Judge Keys asked all parties present to jointly draft a letter advising Mr Trump’s company of the situation and see if the settlement reached between Doonbeg Golf Club Ltd and Mr McNulty would be honoured.
He added, “I don’t like referring to TIGL because they are not a party to this action. Put a letter together saying this is what happened, this is outrageous. If that doesn’t happen and if there is no co-operation with TIGL then I’ll join the parties together”. He added that then “it will come back to the court for a fully fledged battle royale”.
Addressing counsel he added, “The plaintiff has done very little wrong in this. I’ll tell you one thing, the plaintiff will not be held to blame. It is grossly unfair what has happened in this”.

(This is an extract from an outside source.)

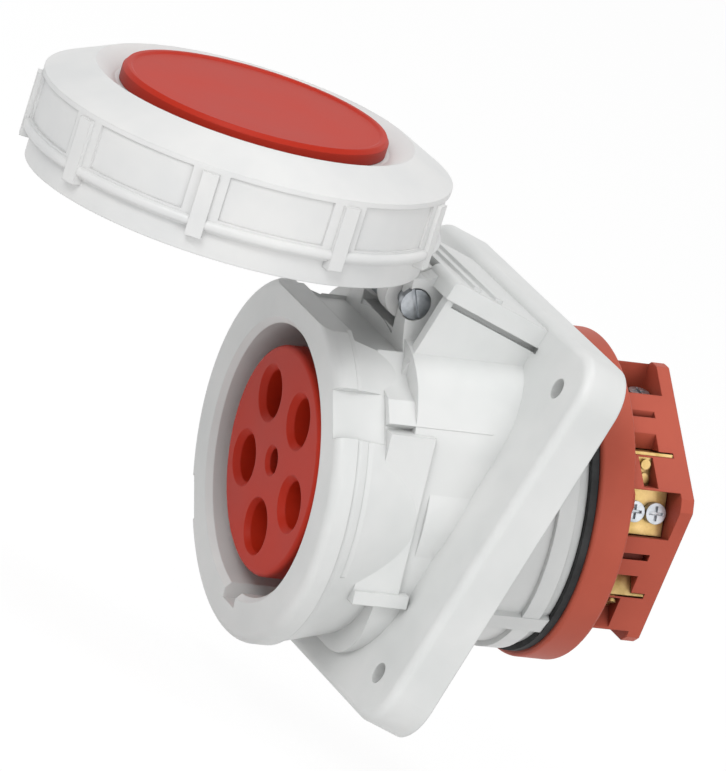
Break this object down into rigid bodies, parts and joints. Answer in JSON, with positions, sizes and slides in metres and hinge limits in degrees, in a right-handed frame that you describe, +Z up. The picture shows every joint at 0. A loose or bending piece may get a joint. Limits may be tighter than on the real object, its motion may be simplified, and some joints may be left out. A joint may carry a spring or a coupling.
{
  "type": "industrial panel socket",
  "caption": "Sloped panel-mount power socket with square flange, round collar, red contact insert, rear terminals and a sprung hinged lid with a turning bayonet ring.",
  "frame": {"origin": "centre of the flange's back face, in the plane of the panel", "axes": "+Y into the panel, +Z up, +X to the right of someone who stands behind the panel and looks out"},
  "size_m": [0.119, 0.2155, 0.135],
  "materials": {
    "housing_plastic": "light grey moulded polyamide, fine satin",
    "coded_plastic": "red moulded polyamide, satin",
    "contact_brass": "machined, lightly tarnished",
    "zinc_steel": "zinc plated",
    "seal_rubber": "matt"
  },
  "bodies": {
    "socket": {"housing": "housing_plastic", "panel_gasket": "seal_rubber", "contact_insert": "coded_plastic", "terminal_carrier": "coded_plastic", "carrier_seal": "seal_rubber", "contact_line_1": "contact_brass", "contact_line_2": "contact_brass", "contact_line_3": "contact_brass", "contact_neutral": "contact_brass", "contact_earth": "contact_brass", "pilot_contact": "contact_brass", "contact_springs": "zinc_steel", "terminal_screws": "zinc_steel", "pilot_screw": "zinc_steel", "hinge_pin": "zinc_steel", "pin_clip": "zinc_steel", "hinge_spring": "zinc_steel"},
    "lid": {"lid_cap": "housing_plastic", "lid_gasket": "seal_rubber", "lid_disc": "coded_plastic"},
    "ring": {"locking_ring": "housing_plastic"}
  },
  "joints": [
    {"name": "lid_hinge", "type": "hinge", "parent": "socket", "child": "lid", "pos_m": [0, -0.0437, 0.04067], "axis": [1, 0, 0], "range_deg": [0, 94], "stiffness_Nm_per_rad": 0.06, "springref_deg": -51.57},
    {"name": "ring_turn", "type": "hinge", "parent": "lid", "child": "ring", "pos_m": [0, -0.10248, 0.05919], "axis": [0, -0.2756, 0.9613], "range_deg": [-45, 0]}
  ]
}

He said it would be his preference that matters be put to rest “without having to go to litigation”.
The issue of costs of these proceedings was also touched upon briefly during the hearing but Judge Keys advised this was not a matter open to discussion at this stage.
“Do not go down the road of the issue of costs. If the receiver or the liquidator failed in their duty in any way and I’m not saying that they did, then they will pay the costs,” he said.
The court was informed that there was no litigation against the receiver in this matter.
He re-iterated that if there was no co-operation with TIGL then he would join all the parties together. He adjourned the case to July 22.